Orr gets into this a bit himself, when he writes, “What this series stands for isn’t excellence, aesthetic or otherwise, but the idea of poetry as a community activity. ‘People are writing poems!’ each volume cries. ‘You, too, could write a poem!’ It’s an appealingly democratic pose, and it has always been the genuinely ‘best’ thing about the Best American series. The only problem is that poetry isn’t really an open system; it’s a combination of odd institutions, personal networks, hoary traditions, talent, and blind luck. It’s both an art and a guild, in other words. And if basic participation is possible for anyone with a heartbeat and a laptop, the requirements for the deluxe plan — the true ‘Best American’ plan, if you will — are obscure to all but a handful. The negotiation between what we now call the ‘best’ and what we’ll later call the ‘great’ never ends; each year the Best American Poetry offers a new compromise, and each year the truce is broken, the sides are marshaled, and the oldest argument begins again.”

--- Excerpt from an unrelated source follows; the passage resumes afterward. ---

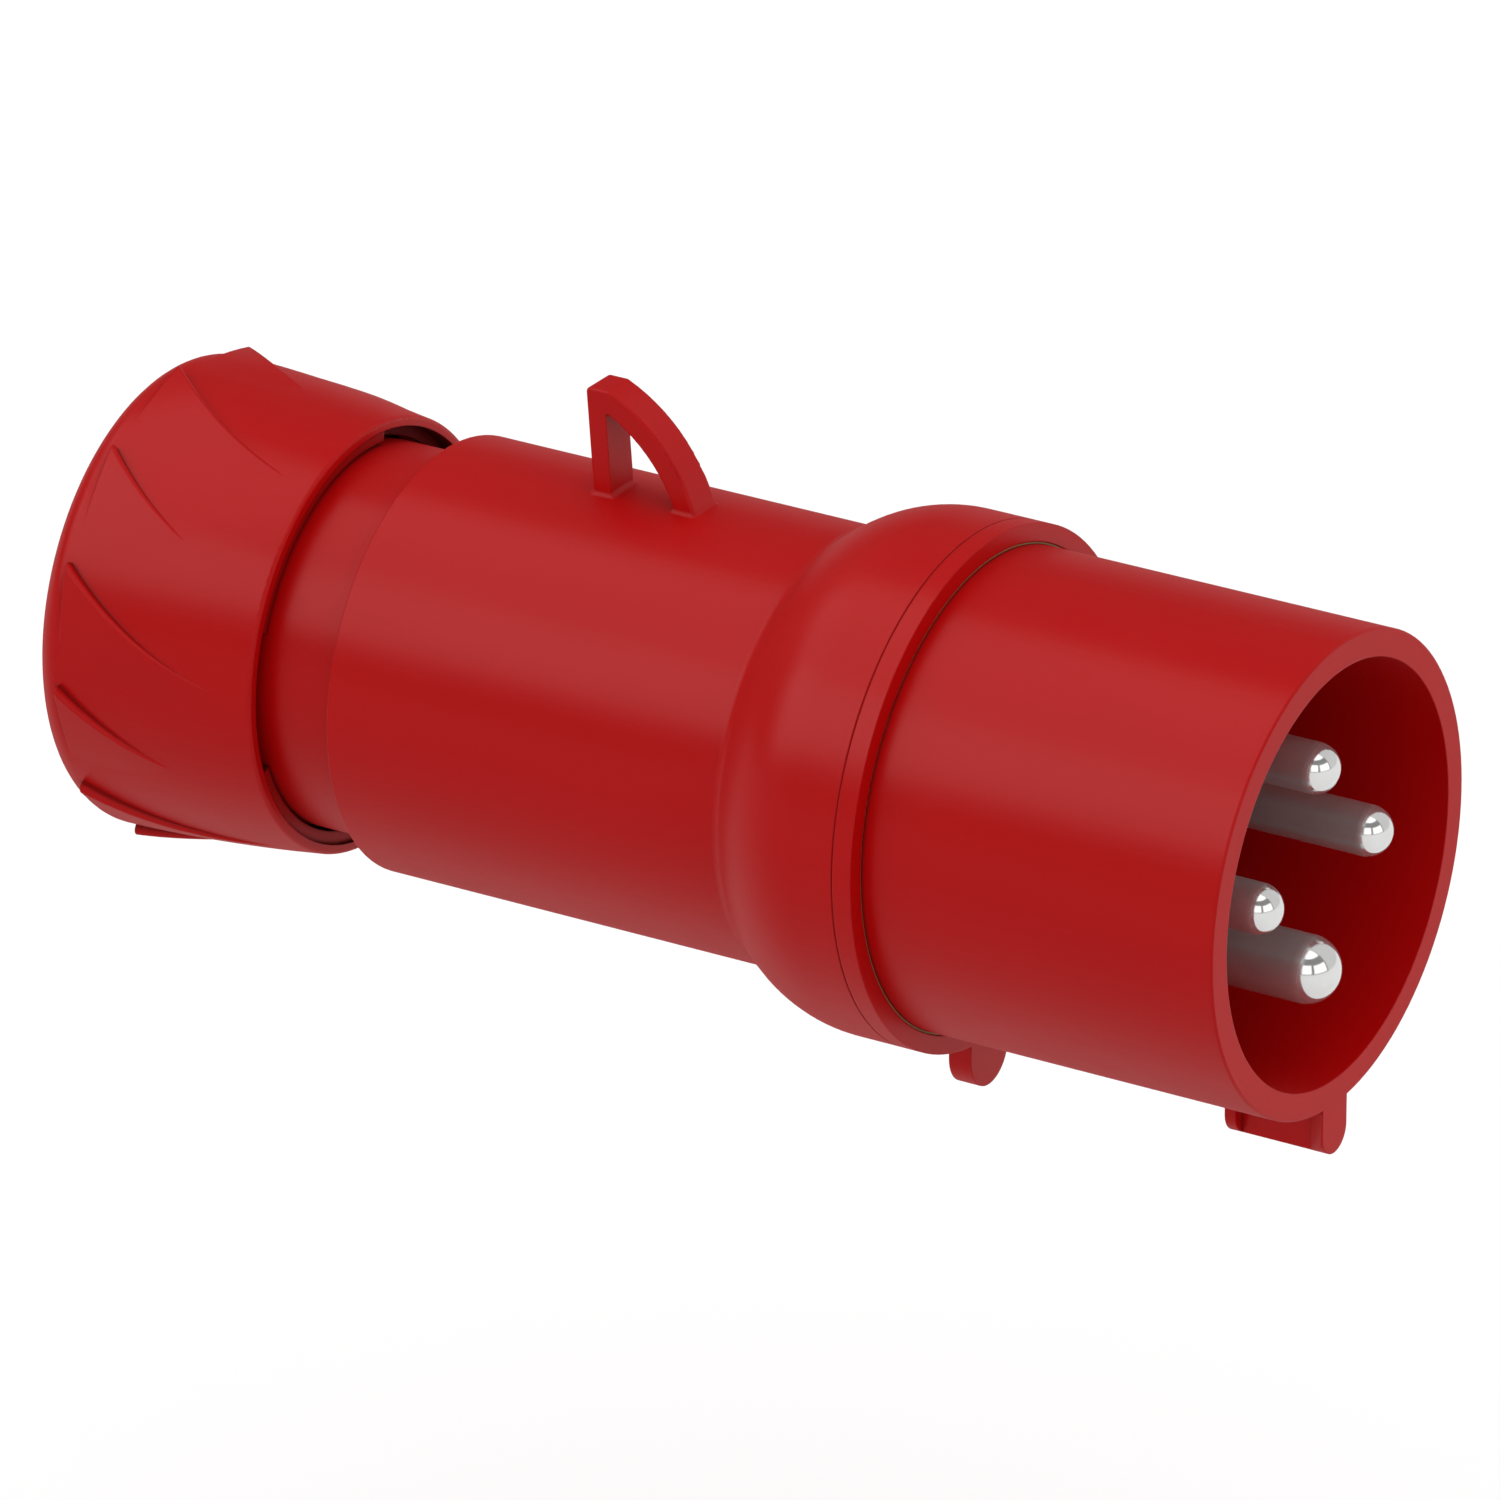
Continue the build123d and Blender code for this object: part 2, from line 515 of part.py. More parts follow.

Being a neophyte to the world of published poetry, I cannot help but wonder at words like “odd institutions, personal networks, hoary traditions, talent, and blind luck.” From that suspect line-up, I feel most ready to point at personal networks, for isn’t that true in ALL institutions — political, commercial, academic, and beyond?

And in the name of clarification and elaboration, what are these odd networks and hoary traditions Orr speaks of? The talent and blind luck make not only sense, but dollars. You need talent to write “good” poetry, I’m sure, but it is not necessarily the coin of the realm in the country of the published. Sometimes blind luck is the only currency that gets an outsider through the customs gate. And which gate? With which poem as ID?

So, yes. I’m well into Orr’s book and, even though it was misleading, the title essay did entertain and intrigue me, only I wish Orr would share more of what he knows about this byzantine world, this mysterious oligarchy of poets rich in connections, talent, and traditions (both time-honored and for-breaking, which is equally time-honored).